● **Problem to solve**:
Present the following data again exactly as it is shown.

***

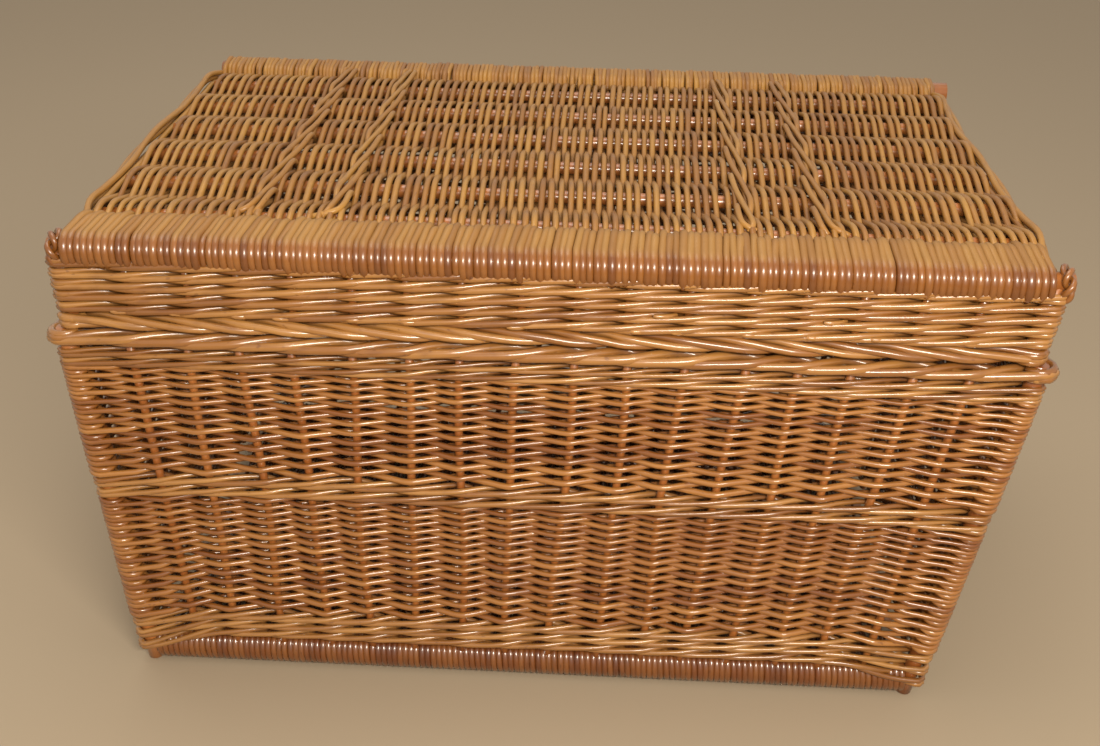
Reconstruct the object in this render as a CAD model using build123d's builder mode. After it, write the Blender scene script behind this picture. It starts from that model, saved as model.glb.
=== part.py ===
from build123d import *
import os

# Woven willow laundry basket: a flared rectangular body on a framed base, and a deep lid
# that opens backwards on willow hinge loops. Millimetres, +Z up, X along the length,
# front at -Y, origin on the floor under the middle of the basket.

# ---------------------------------------------------------------- driving dimensions
seam_height = 343.0            # where the lid meets the body
top_height = 430.0             # top of the wrapped sticks of the lid
foot_half_length, foot_half_width = 343.0, 216.5     # outside of the walls at the floor
rim_half_length, rim_half_width = 380.0, 244.5       # outside of the walls at the seam
wall_thickness = 15.0          # a stake with a weaver on each side of it
corner_radius = 14.0
lean = 0.0425                  # the body leans sideways, to -X at its foot: a share of the height
fit_gap = 0.15                 # round every stick and stake inside the weave
cut_overrun = 3.0              # how far a channel passes the end of its stick
lid_gap = 0.5                  # between the border of the body and that of the lid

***

● **Finished task**:
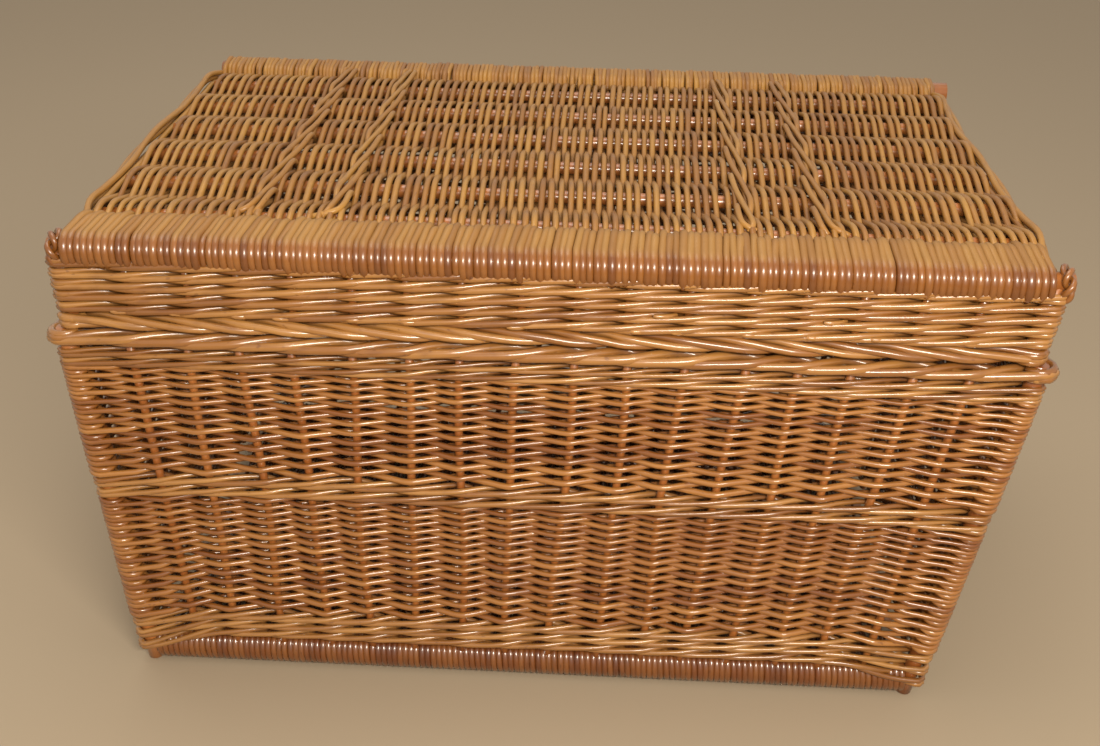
Reconstruct the object in this render as a CAD model using build123d's builder mode. After it, write the Blender scene script behind this picture. It starts from that model, saved as model.glb.
=== part.py ===
from build123d import *
import os

# Woven willow laundry basket: a flared rectangular body on a framed base, and a deep lid
# that opens backwards on willow hinge loops. Millimetres, +Z up, X along the length,
# front at -Y, origin on the floor under the middle of the basket.

# ---------------------------------------------------------------- driving dimensions
seam_height = 343.0            # where the lid meets the body
top_height = 430.0             # top of the wrapped sticks of the lid
foot_half_length, foot_half_width = 343.0, 216.5     # outside of the walls at the floor
rim_half_length, rim_half_width = 380.0, 244.5       # outside of the walls at the seam
wall_thickness = 15.0          # a stake with a weaver on each side of it
corner_radius = 14.0
lean = 0.0425                  # the body leans sideways, to -X at its foot: a share of the height
fit_gap = 0.15                 # round every stick and stake inside the weave
cut_overrun = 3.0              # how far a channel passes the end of its stick
lid_gap = 0.5                  # between the border of the body and that of the lid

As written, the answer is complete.